TASK OBJECTIVE ::
Could you print every line from the first one of the records below through the line containing "and two cord loops.", with both included and nothing else?

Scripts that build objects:
========================

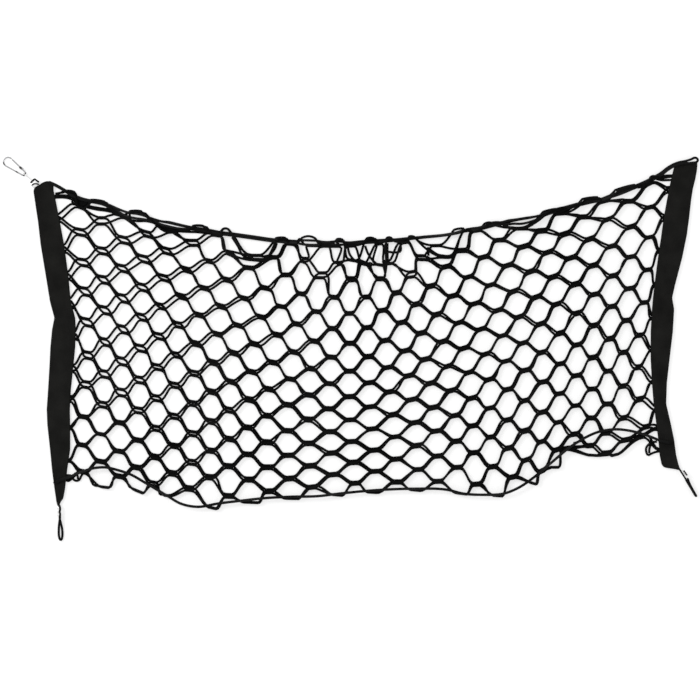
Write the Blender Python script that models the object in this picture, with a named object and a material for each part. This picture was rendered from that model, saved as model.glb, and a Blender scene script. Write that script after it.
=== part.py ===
"""Pet barrier net: cord mesh between two cloth side bands, lying flat, with a carabiner and two cord loops.

Metres, +Z up. The net lies on the floor, z = 0. The origin is on the floor, under the middle of the
box that holds everything but the two cord loops. +Y is the top edge of the net, +X its right side.
"""
import math
from collections import namedtuple

import bmesh
import bpy
import numpy as np
from mathutils import Matrix, Vector

MM = 0.001
GAP = 0.3 * MM                 # left between two pieces that touch

# The mesh: knotless cord, two layers fused into one flat lattice
NET_THICKNESS = 5.0 * MM
LEG_HALF_WIDTH = 2.0 * MM      # half the width of a slanting leg
JOINT_EXTRA = 0.8 * MM         # a joint, two cords side by side, is this much wider on each side
JOINT_HALF_LENGTH = 0.24       # in columns
JOINT_REACH = 0.45             # the inner corners this far up or down a cell are at a joint
FIRST_COLUMN = -15             # the column under the left band's seam
LAST_COLUMN = 17               # the column under the right band's seam
FIRST_ROW = -8                 # the row of joints on the rope
LAST_ROW = 12                  # the row of joints on the bottom cord
LAY_ROWS = (-8, -6, -4, 0, 4, 8, 12)

# Where the mesh lies: for some columns, the (x, y) in mm of the joint rows in LAY_ROWS
Lay = namedtuple("Lay", "column rope near high upper lower low foot")
MESH_LAY = (
    Lay(-15, (-440, 220), (-440, 186), (-433, 137), (-424, 50), (-418, -48), (-430, -137), (-426, -218)),
    Lay(-12, (-336, 183), (-338, 163), (-341, 123), (-340, 34), (-342, -61), (-346, -151), (-347, -232)),
    Lay(-8, (-198, 153), (-208, 131), (-215, 92), (-229, 11), (-235, -78), (-236, -168), (-242, -248)),
    Lay(-4, (-87, 138), (-92, 120), (-99, 68), (-113, -18), (-123, -99), (-124, -178), (-120, -250)),
    Lay(0, (4, 136), (4, 106), (0, 58), (0, -32), (-1, -108), (4, -173), (9, -235)),
    Lay(4, (82, 143), (86, 114), (95, 70), (110, -15), (123, -88), (131, -160), (132, -236)),
    Lay(8, (186, 158), (195, 138), (206, 97), (225, 20), (236, -57), (236, -147), (244, -227)),
    Lay(12, (316, 188), (318, 169), (327, 136), (339, 57), (340, -36), (337, -124), (330, -189)),
    Lay(15, (411, 216), (415, 203), (420, 164), (419, 72), (410, -24), (410, -120), (411, -177)),
    Lay(17, (474, 236), (480, 220), (477, 178), (469, 78), (453, -20), (462, -108), (465, -162)),
)

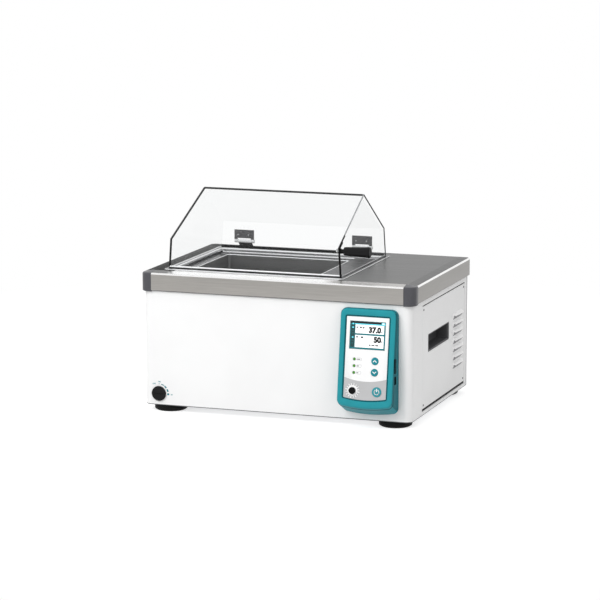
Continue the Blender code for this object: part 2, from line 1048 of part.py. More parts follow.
def make_hinge(tag, x):
    """One lid hinge: a leaf on the lid's back wall, a bracket on the deck and a pin."""
    half = hinge_width / 2
    axis = (x, hinge_y, hinge_z)
    bore = hinge_pin_radius + bore_clearance
    leaf_front = lid_back + gap
    leaf_back = leaf_front + hinge_plate
    leaf_low = lid_bottom + leaf_rise
    leaf = piece(
        f"hinge_leaf_{tag}",
        block(x - half, x + half, leaf_front, leaf_back, leaf_low, leaf_low + leaf_height),
        hinge_finish,
        origin=axis,
    )
    legs = []
    for left in (x - half, x + half - knuckle_length):
        right = left + knuckle_length
        legs.append(block(left, right, leaf_front, leaf_back, hinge_z, leaf_low + hinge_plate))
        legs.append(rod(knuckle_radius, left - x, right - x, axis, "X", small_sides))
    fuse(leaf, legs[0], legs[1], legs[2], legs[3])
    cut(leaf, rod(bore, -half - overrun, half + overrun, axis, "X", small_sides))
    middle = half - knuckle_length - gap
    foot_low = flat_top + gap
    foot_start = rim_back + gap
    foot_back = foot_start + bracket_reach
    foot_top = foot_low + bracket_foot_sheet
    drop = hinge_plate
    arm = [
        (hinge_y, hinge_z + knuckle_radius * arm_share),
        (hinge_y, hinge_z - knuckle_radius * arm_share),
        (foot_back - bracket_foot - drop, foot_low),
        (foot_back, foot_low),
        (foot_back, foot_top),
        (foot_back - bracket_foot, foot_top),
    ]
    bracket = piece(
        f"hinge_bracket_{tag}",
        between([along_x(arm, x - middle), along_x(arm, x + middle)]),
        hinge_finish,
        origin=axis,
    )
    fuse(bracket, rod(knuckle_radius, -middle, middle, axis, "X", small_sides))
    cut(bracket, rod(bore, -half - overrun, half + overrun, axis, "X", small_sides))
    pin = rod(hinge_pin_radius, -half, half, axis, "X", small_sides)
    piece(f"hinge_pin_{tag}", pin, chrome_finish, origin=axis, smooth=True)


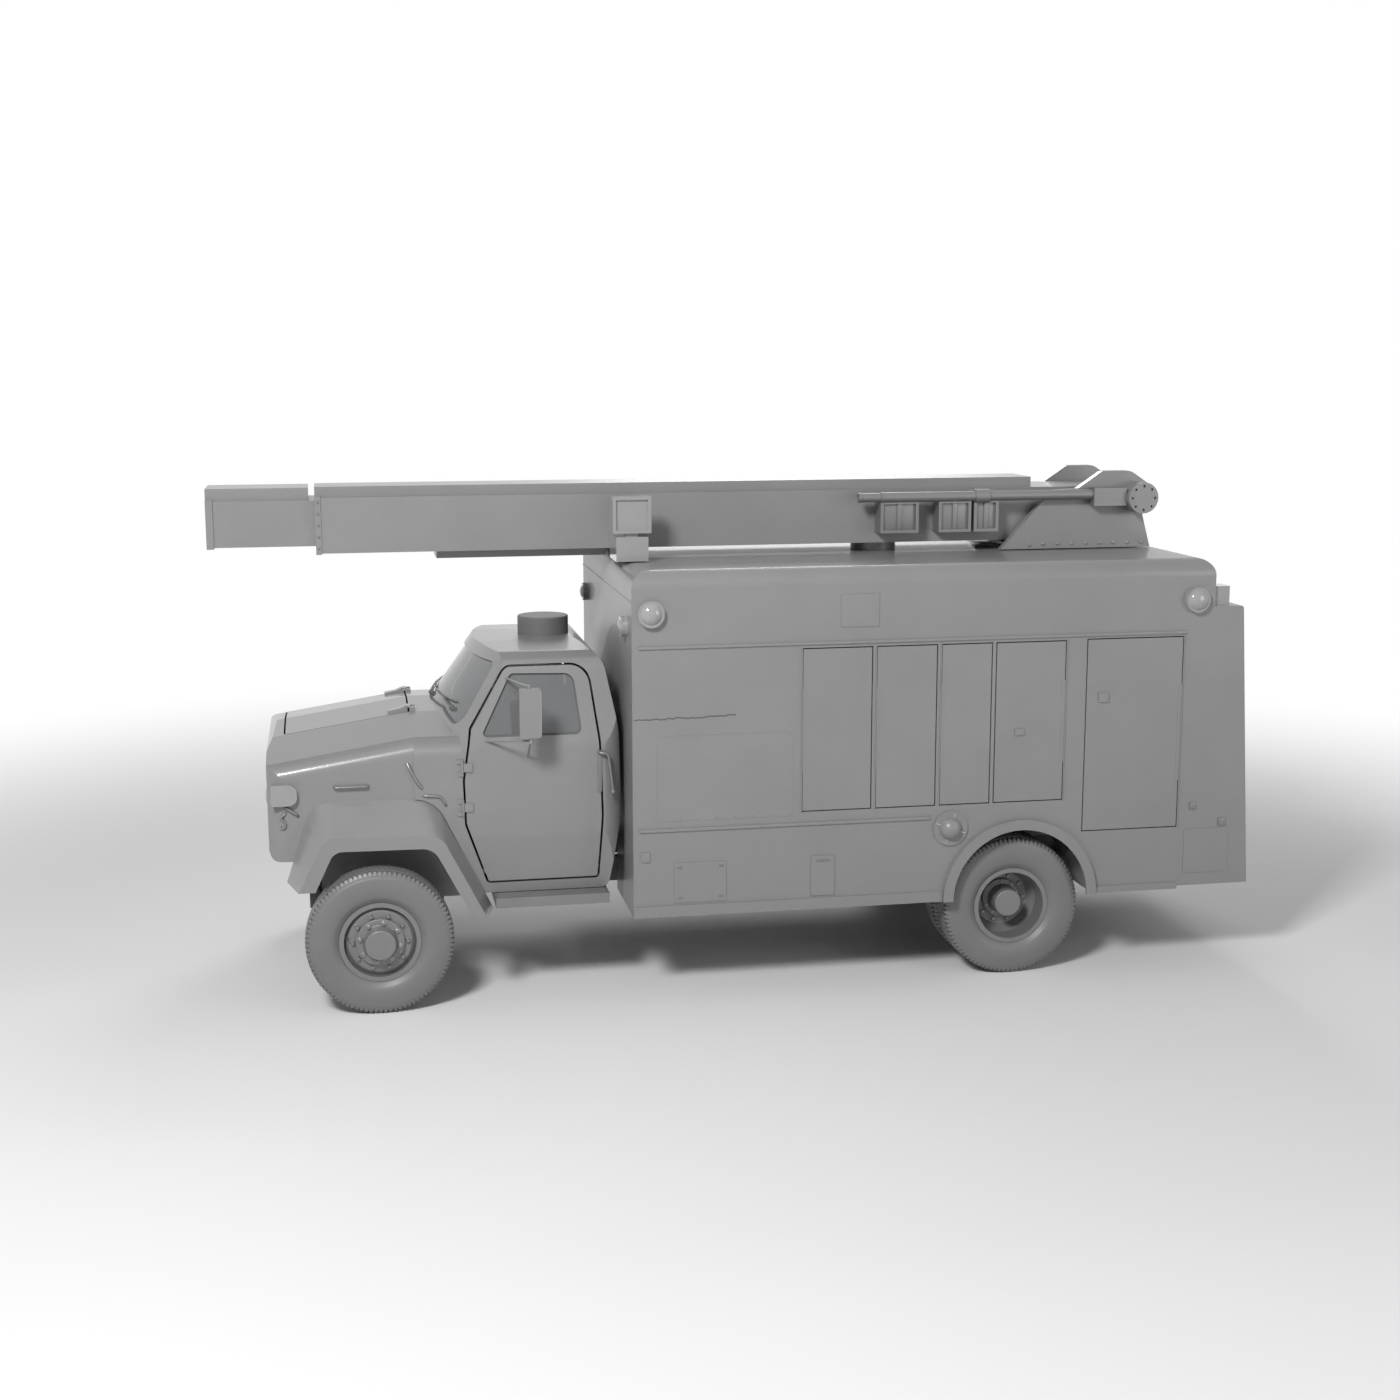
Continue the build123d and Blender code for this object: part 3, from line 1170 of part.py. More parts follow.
with BuildPart() as body_roof:
    block(
        (aft(BODY_FRONT_REACH), aft(BODY_REAR_REACH)),
        (-BODY_HALF_WIDTH, BODY_HALF_WIDTH),
        (CAP_BOTTOM, ROOF_Z),
    )
    fillet(body_roof.faces().sort_by(Axis.Z)[-1].edges(), ROOF_ROUNDING)
    block(
        (aft(BODY_FRONT_REACH + BODY_WALL), aft(BODY_REAR_REACH - BODY_WALL)),
        (-(BODY_HALF_WIDTH - BODY_WALL), BODY_HALF_WIDTH - BODY_WALL),
        (CAP_BOTTOM - 1, ROOF_Z - ROOF_ROUNDING),
        mode=Mode.SUBTRACT,
    )
    block(
        (aft(BODY_FRONT_REACH + ROOF_ROUNDING), aft(BODY_REAR_REACH - ROOF_ROUNDING)),
        (-(BODY_HALF_WIDTH - ROOF_ROUNDING), BODY_HALF_WIDTH - ROOF_ROUNDING),
        (CAP_BOTTOM, ROOF_Z - BODY_WALL),
        mode=Mode.SUBTRACT,
    )
    plate_front, plate_rear, plate_low, plate_high, proud = ROOF_PLATE
    for side in (1, -1):
        block(
            (aft(plate_front), aft(plate_rear)),
            (side * (BODY_HALF_WIDTH - 2), side * (BODY_HALF_WIDTH + proud)),
            (plate_low, plate_high),
        )
    block(
        (aft(BODY_FRONT_REACH - 4), aft(BODY_FRONT_REACH)),
        (-BODY_HALF_WIDTH, BODY_HALF_WIDTH),
        (FRONT_SEAM_Z - 6, FRONT_SEAM_Z + 6),
    )
write(body_roof, "body_roof")

# Body floor on two sills, with a wheel house over each pair of rear wheels
HOUSE_INNER_Y = 600
HOUSE_THICKNESS = 20
FLOOR_REAR_REACH = 6150
FLOOR_BEAM_REACHES = (2400, 3300, 5500)

with BuildPart() as body_floor:
    block(
        (aft(BODY_FRONT_REACH + BODY_WALL), aft(FLOOR_REAR_REACH)),
        (-(BODY_HALF_WIDTH - BODY_WALL), BODY_HALF_WIDTH - BODY_WALL),
        (FLOOR_BOTTOM, FLOOR_TOP),
    )
    for side in (1, -1):
        block(
            (aft(BODY_FRONT_REACH + BODY_WALL), aft(RAIL_REAR_REACH)),
            (side * (RAIL_HALF_SPREAD - RAIL_FLANGE), side * RAIL_HALF_SPREAD),
            (RAIL_TOP, FLOOR_BOTTOM),
        )
        for reach in FLOOR_BEAM_REACHES:
            block(
                (aft(reach), aft(reach + 60)),
                (side * RAIL_HALF_SPREAD, side * (BODY_HALF_WIDTH - BODY_WALL)),
                (FLOOR_BOTTOM - 60, FLOOR_BOTTOM),
            )
        inner_y, outer_y = side * HOUSE_INNER_Y, side * (BODY_HALF_WIDTH - BODY_WALL)
        for y_start, y_end, radius, mode in (
            (inner_y, outer_y, ARCH_CUT_RADIUS + HOUSE_THICKNESS, Mode.ADD),
            (inner_y + side * HOUSE_THICKNESS, outer_y, ARCH_CUT_RADIUS, Mode.SUBTRACT),
        ):
            with BuildSketch(Plane.XZ.offset(-y_start)) as house:
                with Locations((aft(ARCH_REACH), SILL_Z)):
                    Circle(radius)
                with Locations((aft(ARCH_REACH), SILL_Z - radius)):
                    Rectangle(2 * radius, 2 * radius, mode=Mode.SUBTRACT)
            extrude(house.sketch, amount=y_start - y_end, mode=mode)
        block(
            (aft(ARCH_REACH) - ARCH_CUT_RADIUS - 40, aft(ARCH_REACH) + ARCH_CUT_RADIUS + 40),
            (side * (HOUSE_INNER_Y - 1), side * (HOUSE_INNER_Y + HOUSE_THICKNESS)),
            (SILL_Z, FLOOR_BOTTOM),
            mode=Mode.SUBTRACT,
        )
write(body_floor, "body_floor")

# Tail: two sides, a sloping back and the ledge above it
TAIL_SIDE = [
    (TAIL_SEAM_REACH, 610, 0),
    (TAIL_REACH, 610, 0),
    (TAIL_LEDGE_REACH, TAIL_LEDGE_Z, 25),
    (BODY_REAR_REACH, TAIL_LEDGE_Z, 0),
    (BODY_REAR_REACH, CAP_BOTTOM, 0),
    (TAIL_SEAM_REACH, CAP_BOTTOM, 0),
]
TAIL_PLATE = (5785, 6128, 703, 1033, 5)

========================

THE SOLUTION ::
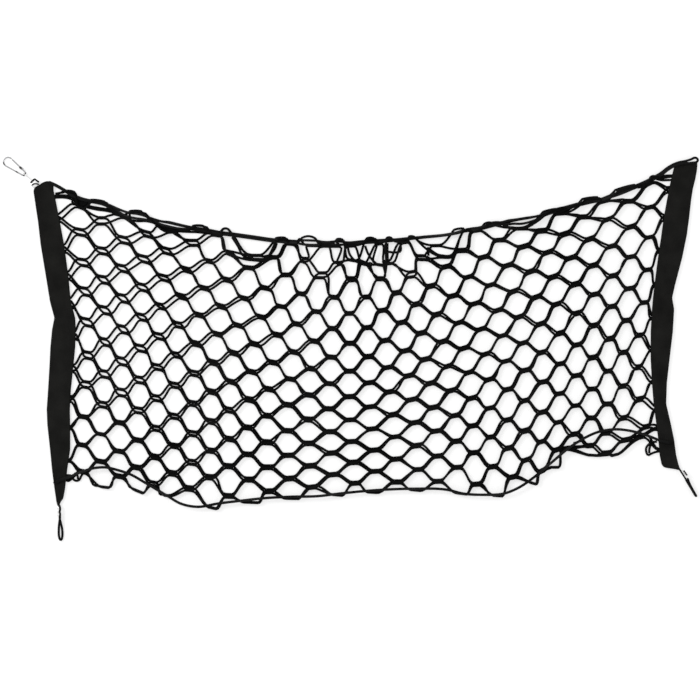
Write the Blender Python script that models the object in this picture, with a named object and a material for each part. This picture was rendered from that model, saved as model.glb, and a Blender scene script. Write that script after it.
=== part.py ===
"""Pet barrier net: cord mesh between two cloth side bands, lying flat, with a carabiner and two cord loops.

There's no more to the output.